Sorry Eddie they do call me mean Gene, Everyone rides differently, some have to have 'race' engines and never race. Some have stock bike and race to work! I enjoy riding my Norton's I'm not afraid to 'blow the carbon out' but I don't shift at 9000 every time. If I'm going to race I'll borrow my son's 1290 KTM!!!
 
Quite right.

But no one was talking about racing… or doing 9,000rpm…

I thought my final paragraph was very fair. If most riding is below 5,000 the Mik is a fine modification. But if you enjoy accelerating through the gears using the upper rev range then it won’t be what you‘re looking for.
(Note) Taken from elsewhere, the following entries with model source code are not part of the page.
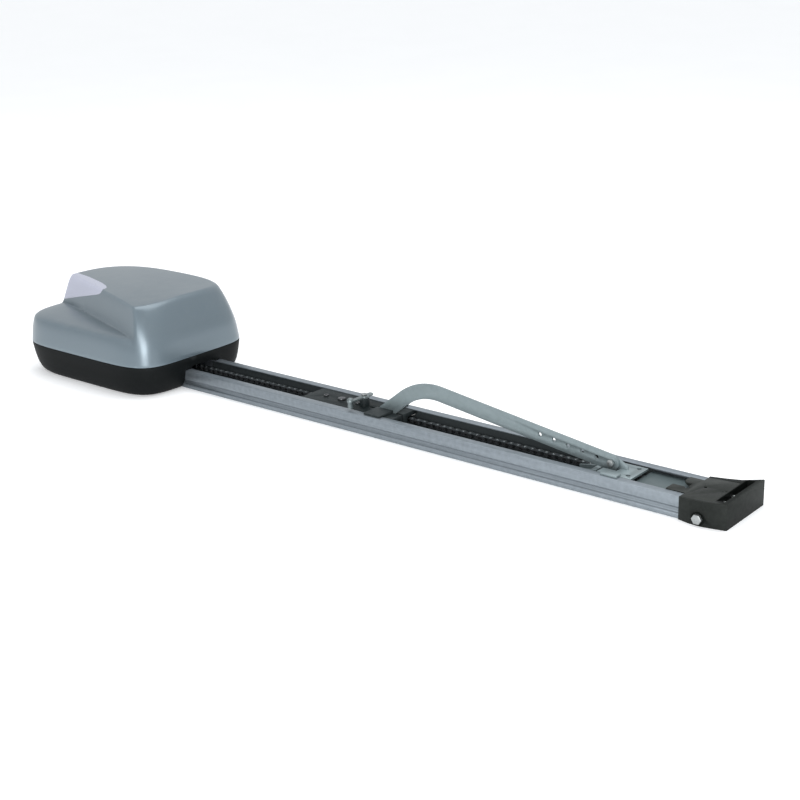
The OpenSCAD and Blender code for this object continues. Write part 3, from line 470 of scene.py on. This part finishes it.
def make_base_tray():
    tray = outline_ring(0)
    edit_whole(tray)
    first = TRAY_LEVELS[0]
    scale = [(half - inset * MM) / half
             for half, inset in zip((HALF_LENGTH, HALF_WIDTH), first[1:])]
    bpy.ops.transform.resize(value=(*scale, 1), center_override=(HEAD_X, HEAD_Y, 0))
    for (z0, *inset0), (z1, *inset1) in zip(TRAY_LEVELS, TRAY_LEVELS[1:]):
        grow_ring((z1 - z0) * MM, [i * MM for i in inset0], [i * MM for i in inset1])
    bpy.ops.object.mode_set(mode="OBJECT")
    low = coordinates(tray.data)[:, 2] < 0.1 * MM
    tray.data.vertices.foreach_set("select", low)
    edges = np.empty(len(tray.data.edges) * 2, int)
    tray.data.edges.foreach_get("vertices", edges)
    tray.data.edges.foreach_set("select", low[edges.reshape(-1, 2)].all(1))
    bpy.ops.object.mode_set(mode="EDIT")
    bpy.ops.mesh.edge_face_add()
    close_edit()
    point_outwards(tray)
    apply_modifier(tray, "SOLIDIFY", thickness=SHELL_T, offset=-1, use_even_offset=False)
    back, front = RAIL_X0 / MM - RAIL_GAP, HEAD_FRONT / MM
    side, top, mouth = RAIL_HALF / MM + RAIL_GAP, RAIL_H / MM + RAIL_GAP, MOUTH_HALF / MM
    cut_away(tray, block((back, -side, -2), (front + CUT_PAST_FRONT, side, top)))
    cut_away(tray, block((front - MOUTH_CUT_BACK, -mouth, MOUTH_CUT_LOW),
                         (front + CUT_PAST_FRONT, mouth, MOUTH_CUT_HIGH)))
    for half_along, half_across, radius in (MOUNTING_HOLES, COVER_SCREW_HOLES):
        for along in (-half_along, half_along):
            for across in (-half_across, half_across):
                cut_away(tray, rod(HEAD_X / MM + along, HEAD_Y / MM + across, radius))
    round_edges(tray, 0.35 * MM, corner=55)
    smooth(tray, 42)
    settle(tray, "tray_shell")
    return hand_over(tray, "base_tray")


# ---------------------------------------------------------------- rail
# One half of the rail's section, from its mouth round to its floor
RAIL_LINE = [(MOUTH_HALF, RAIL_H), (RAIL_HALF, RAIL_H), (RAIL_HALF, GROOVE_HIGH + GROOVE_SLOPE),
             (RAIL_HALF - GROOVE_DEPTH, GROOVE_HIGH), (RAIL_HALF - GROOVE_DEPTH, GROOVE_LOW),
             (RAIL_HALF, GROOVE_LOW - GROOVE_SLOPE), (RAIL_HALF, 0)]
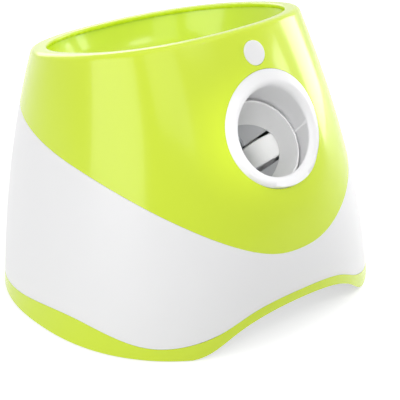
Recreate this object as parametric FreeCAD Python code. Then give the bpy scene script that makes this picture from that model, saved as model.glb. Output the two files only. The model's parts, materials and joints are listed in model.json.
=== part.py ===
import FreeCAD, Part
import math
import os

# An automatic ball launcher for small dogs. Balls wait in an open bowl, fall down a bent chute past a
# turning feed rotor, and are thrown out of a tilted barrel by two flywheels.
# Millimetres and degrees. +Z is up, the outlet faces -Y, and +X is to the right seen along +Y.
# The origin is on the floor, under the middle of the body's outline.

# ---------------------------------------------------------------- body outline
base_half_width = 129.9
base_half_depth = 121.6
rim_half_width = 88.1          # at profile_height
rim_half_depth = 82.0          # at profile_height
profile_height = 190.6
outline_power = 2.27           # 2 is an ellipse, larger is squarer
side_bow = -0.08               # how far the side line bends away from straight, as a share of its lean
depth_bow = -1.6
rim_setback = 15.8             # the rim's middle lies this far behind the base's middle
wall = 2.6
rim_height = 185.0             # rim plane over the middle of the base
rim_slope = 13.85              # the rim is higher at the front
rim_width = 9.8
rim_round = 4.5
rim_edge_round = 1.2
lip_thickness = 3.0
seam = 0.25
floor_clearance = 0.8

# Height of the coloured borders along the body: (distance behind the base's middle, height).
cap_border = ((-122.4, 55.0), (-118.4, 61.0), (-114.4, 66.8), (-99.8, 81.4), (-76.1, 95.9), (-47.6, 107.1),
              (-18.5, 114.1), (9.8, 118.2), (46.7, 124.1), (81.1, 128.7), (124.0, 130.5))
band_border = ((-124.1, 37.8), (-121.6, 35.0), (-119.1, 31.9), (-110.0, 17.7), (-91.8, 9.3), (-64.5, 12.6),
               (-31.8, 18.0), (1.3, 16.0), (45.5, 10.5), (85.0, 7.5), (124.0, 6.5))

# Arch between the front feet: height and half width, and its shape as shares of them.
arch_height = 28.0
arch_half_width = 86.0
arch_shape = ((0.0, 1.0), (0.31, 0.915), (0.62, 0.54), (0.86, 0.08), (1.0, 0.0), (1.2, 0.0))
arch_depth = 46.0
arch_wall = 2.0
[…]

You certainly do not need to be any kind of racer to enjoy taking Commando above 5,000…
 
Thanks for the info everyone. Unfortunately, my van's cambelt slipped and I need to spend what would have been Norton money on that (or another vehicle). It looked like a very nice one too...
 
Quite right.

But no one was talking about racing… or doing 9,000rpm…

I thought my final paragraph was very fair. If most riding is below 5,000 the Mik is a fine modification. But if you enjoy accelerating through the gears using the upper rev range then it won’t be what you‘re looking for.

You certainly do not need to be any kind of racer to enjoy taking Commando above 5,000…
6,000rpm is a nice round figure on a commando
 
Between 4,000 and 6,000 is the FUN ZONE for me at least !
I'm often above 5 grand but don't usually stray above 6500
There's not any more power up there anyway
And the most I have revved it is 7500 when I was setting the carburettor up
 
For those into this tangent,

Since this is a way out there tangent to the initial thread question, thankfully not caused by me, I'll widen it a little (then you can call it my fault :) ).

Considering all stock with a valve train in good shape, what do you consider the redline and max rpm to be for a 750? For an 850? And, what you do consider to be the best shift point for max acceleration on each?